I have to say that I agree with FutureKMM. I don’t necessarily think it’s the right thing to do to punish your FBIL and his FI b/c your inlaws are treating your marriage different than theirs. I also think that because you’ve been engaged for 8 years and have cancled multiple weddings that I don’t blame them for thinking that the two of you aren’t serious about this.
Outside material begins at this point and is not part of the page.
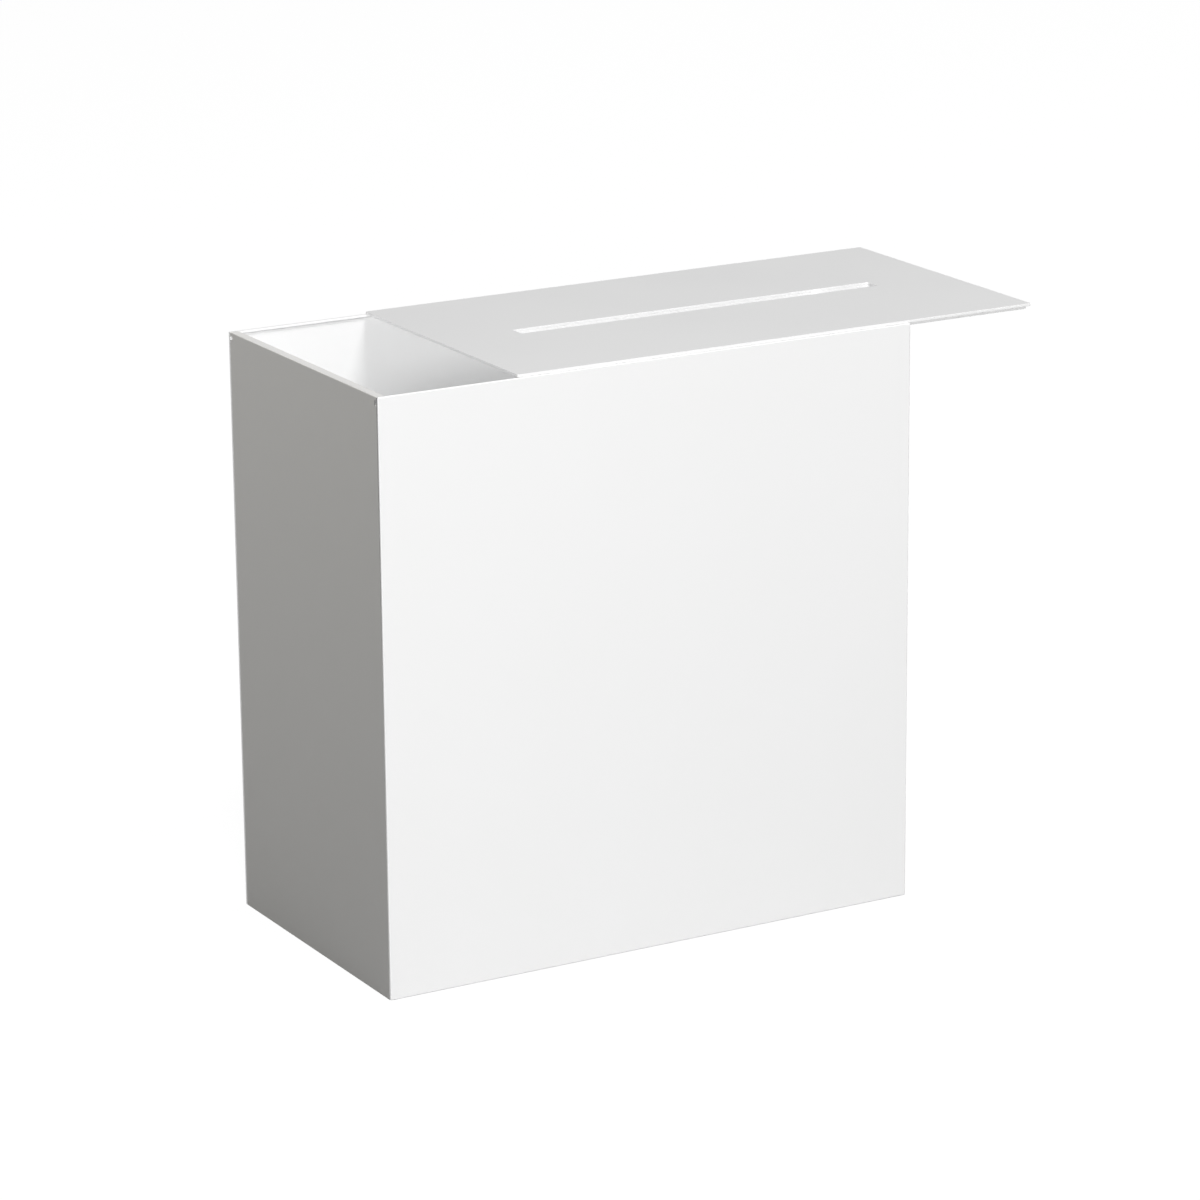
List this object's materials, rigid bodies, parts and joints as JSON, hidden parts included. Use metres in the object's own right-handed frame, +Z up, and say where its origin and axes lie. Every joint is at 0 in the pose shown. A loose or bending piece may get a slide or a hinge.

I’m sorry that you feel as if they aren’t supporting you, but again…I don’t think shunning the bridal shower is the answer.

Post # 6
Member
326 posts
Helper bee
  • Wedding: May 2010

I’m inclined to agree with the other posters…but I also would like to hear more about how you feel your in-laws don’t want you around.  You mentioned that in your first paragraph, and it seems like a pretty important bit of information.  Have you and your FI talked to them about your feelings?  Have you guys talked with them about the reasons why you are waiting so long to get married?  Maybe they feel that marriage isn’t AS important to you as the other siblings, because you two have bypassed the wedding and started a family already—no judgment whatsoever about that, but sometimes parents have a hard time accepting the untraditional stuff, you know?

I really would like to hear more if you are willing to share, but understand if you don’t care to!

Post # 7
Member
1104 posts
Bumble bee

I think skipping the bridal shower (and anything else to do with their wedding) because you are upset at your FILs really doesn’t make you much different to them – i.e. you will be withholding support for their wedding and marriage. You know how hurtful that is, so I’m not sure why you would do that to another couple who don’t deserve it. I know it will be hard to take the high road, but I don’t think you’d regret it in the end. It also gives you an opportunity to say “you see how everyone has rallied around BIL and gotten excited for them? That’s what we need from people too.” I’m not sure you’d have a leg to stand on if you hadn’t been part of the rallying and support for BIL, difficult as it’s going to be.

Perhaps in the beginning your FIL’s attitude was because you had already been married, but after 8 years and what sounds like numerous cancelled weddings, I’m not surprised they have lost a lot of enthusiasm and interest in it. You don’t need family support to get married – just an officiant of some kind. I hope you are able to have the wedding you want and feel good about it, as you deserve to.

Post # 9
Member
73 posts
Worker bee
  • Wedding: March 2011

It sounds like they have caused you so much pain and turmoil over the whole relationship—why do you even want/need their approval?  I’m really not trying to be harsh, but do you really think she’s going to change after that long?  It seems like the best thing to do would just be to get married and officially start your lives together as a family without them.

Post # 10
Member
624 posts
Busy bee

My thoughts are similar to Melanie’s.  Why would you even want their approval???  They have been nothing but horrible to you and your kids.

You sure for heck don’t need it and you would be waiting until FMIL died to be out of the clear. 

Post # 11
Member
277 posts
Helper bee
  • Wedding: July 2010

Despite everything the parents did, I think it’s wrong to punish BIL & his fiance for the actions of his parents.

Get married and have a happy family and ignore his parents.

Post # 13
Member
5978 posts
Bee Keeper

Wow, this is a whole different story! I’m not sure why you and your FI are even in contact with them anymore! It sounds as if she’s extremely controlling, and at this point, I wouldn’t want to go either if I were you! And if his brother is acting the same way, then he’s disrespected you as well. I change my answer!!

I’m really sorry you’ve had to go through all of this – you both might benefit greatly from counseling, especially since his mom had such control over separating the two of you for such a long period of time.

Post # 14
Member
1482 posts
Bumble bee
  • Wedding: July 2010

Your FI CLEARLY wants to be with you; he is marrying you, you have a family. 

So WHY is he allowing his family to treat you this way?

As sad as it is, he needs to make a choice.  His mother is trying to force you apart, and she will never, ever change.  The birth of two innocent children didn’t change her behavior, it almost seems to have made it worse.  The two of you need to stand together against her.  And as hard as it would be for him to do that, he needs to do it if you two are ever going to have a chance to have a life together. 

She will continue to interfere forever if you allow it.

Can you get a restraining order against her?

Post # 15
Member
948 posts
Busy bee
  • Wedding: May 2017 - Coyaba Resort, Montego Bay

Cut these people out of your life – FOR GOOD!  If your FI has a problem with it, perhaps he should go to counseling and have a 3rd party help him see how dysfunctional and unhealthy this is.  Your priority needs to be your new family! 

Have a fun, small wedding.  You don’t have to spend a lot of money to have a lovely wedding!  Do NOT invite these people!